* Given material:
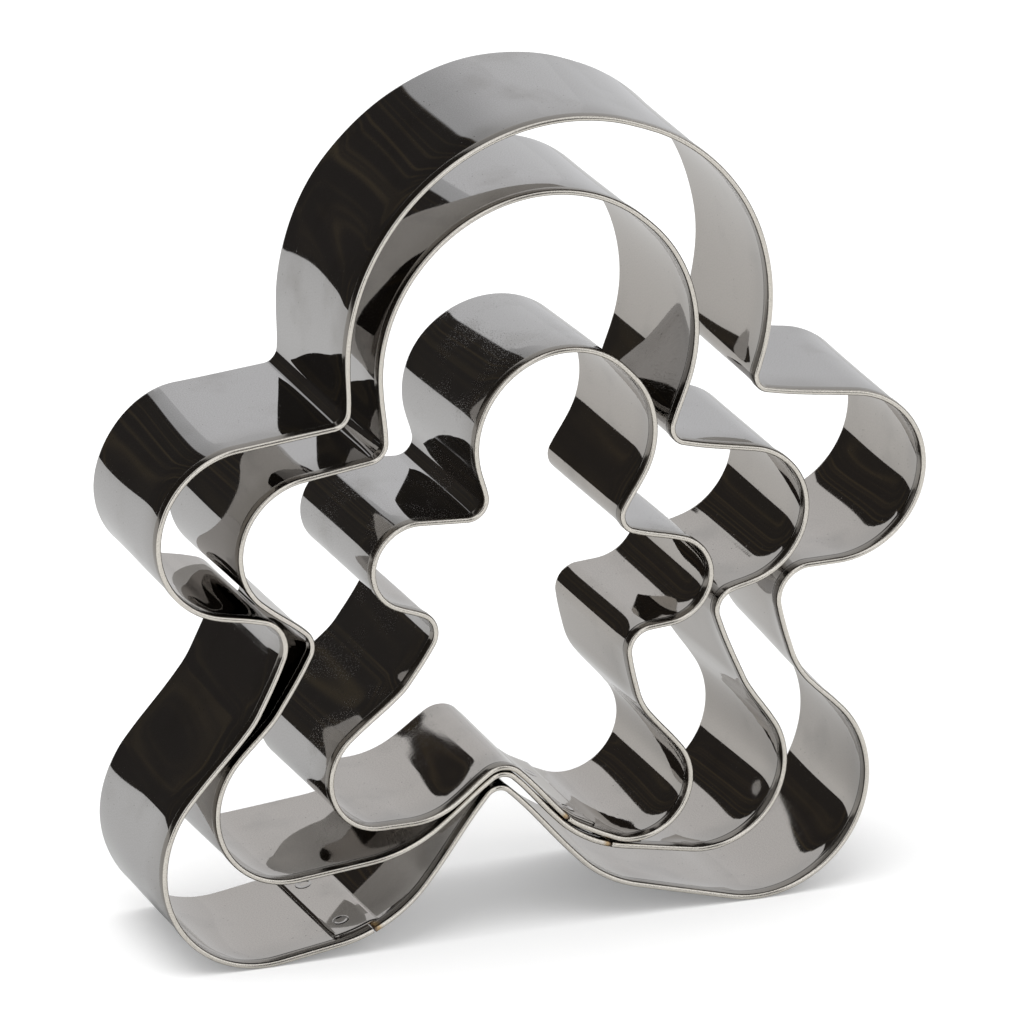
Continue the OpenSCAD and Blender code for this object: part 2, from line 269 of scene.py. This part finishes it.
# The strip's own sizes, in mm: the same for all three cutters
strip = {
    "front": -12.5,  # the folded rim
    "back": 12.5,  # the cutting edge
    "sheet": 0.3,
    "rim": 0.8,
    "rimHeight": 1.6,
    "nose": 0.46,  # depth of the rounded fold
    "lip": 0.14,  # roundness of the hem's cut end
    "groove": 0.02,  # depth of the line where the hem ends
    "pinch": 0.2,  # the wall leans inwards by this where it meets the hem, on the inside
    "pinchOut": 0.1,  # and by this on the outside
    "pinchLength": 4.2,
    "pinchPower": 2.5,
    "springPower": 1.3,  # how late along its width the wall springs off the straight
    "waveStart": -11,  # the wall's waves begin here
    "waveRise": 3,
    "waveFall": 4,  # and calm down towards the cutting edge
    "waveCount": 9,
    "waveLength": (13, 42),  # shortest and longest, along the strip
    "waveDepth": (24, 80),  # and across it
    "edgeRound": 0.07,
    "wallStep": 1.1,
    "longStep": 0.7,
    "turnStep": math.radians(2.5),
    "lapStep": 0.35,  # how far inside the other end the lap lies
    "lapLength": 5.5,
    "lapInset": 1.8,  # from the rim's front to the lap's near edge
    "lapRound": 0.05,
    "lapRows": 18,
    "jog": 1.5,  # length of the bend at the lap's root
    "weldInset": 6.0,
    "weldRadius": 1.3,
    "weldProud": 0.09,
    "weldSink": 0.012,
    "tintDepth": 2.6,  # from the rim's front
    "tintFade": 1.8,
    "tintReach": 1.0,
}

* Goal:
Go through the material and copy out every line with "this" in it.

* The response:
Continue the OpenSCAD and Blender code for this object: part 2, from line 269 of scene.py. This part finishes it.
    "pinch": 0.2,  # the wall leans inwards by this where it meets the hem, on the inside
    "pinchOut": 0.1,  # and by this on the outside